As a wholesaler you must take the title to the home or sell your interest in the home. You cannot bring a buyer and seller together and take a commission or any other type of fee. This would be considered brokering a real estate deal and you must have a license to do this. It is against the law to practice real estate without a license. It is also illegal in most states for a real estate agent to pay a referral fee to an non-licensed person. If you want to send a lead to a real estate agent who may list that house, you cannot get paid a percentage of the sale on that lead. There are some possibilities for getting paid on a per lead basis.

How Much Money can you make wholesaling real estate?

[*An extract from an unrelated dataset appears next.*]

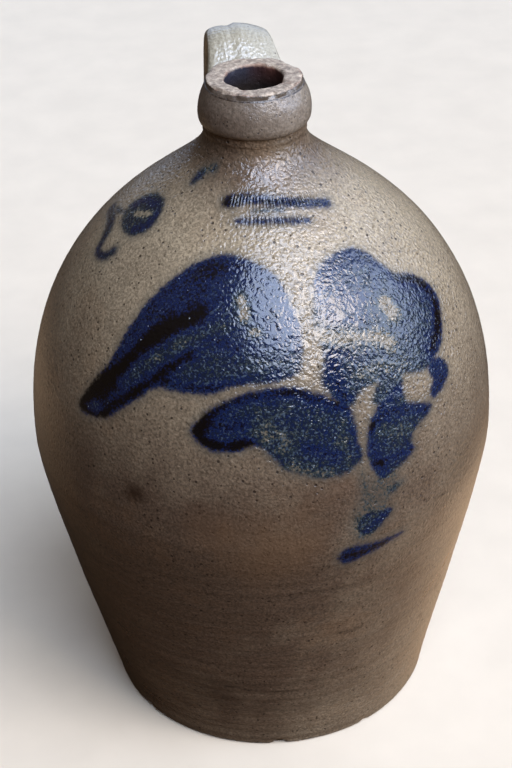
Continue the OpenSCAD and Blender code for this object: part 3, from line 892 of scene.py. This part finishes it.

Some wholesalers will never do a deal and others do hundreds of deals a year. The money a wholesaler makes on each deal will vary greatly depending on the wholesaler and the property. Some wholesalers will make $2,000 on each deals, others will make $5,000 on each deal and some will make more than $10,000 on each deal. I know multiple wholesalers who are doing more than 5 wholesale deals a month and averaging over $5,000 per wholesale deal. There is definitely good money to be made wholesaling, but to do a lot of deals you have to spend money on marketing and have a great system. There will be many calls coming in from possible sellers and you have to be able to talk to those sellers quickly, determine if the price is right, get the home under contract and then find a buyer.

Conclusion

It takes hard work and time to become a successful wholesaler. It is not a get rich quick business, but it can be a way to get started if you have no capital and really want to invest in real estate. I think the biggest benefit to learning to wholesale, is it teaches you how to find a great deal. If you can find great deals, there will always be buyers willing to invest in them. If you are finding what you think are great deals, but no one will buy them, they may not be so great. Knowing the value of a property and repairs needed is very important to being able to wholesale.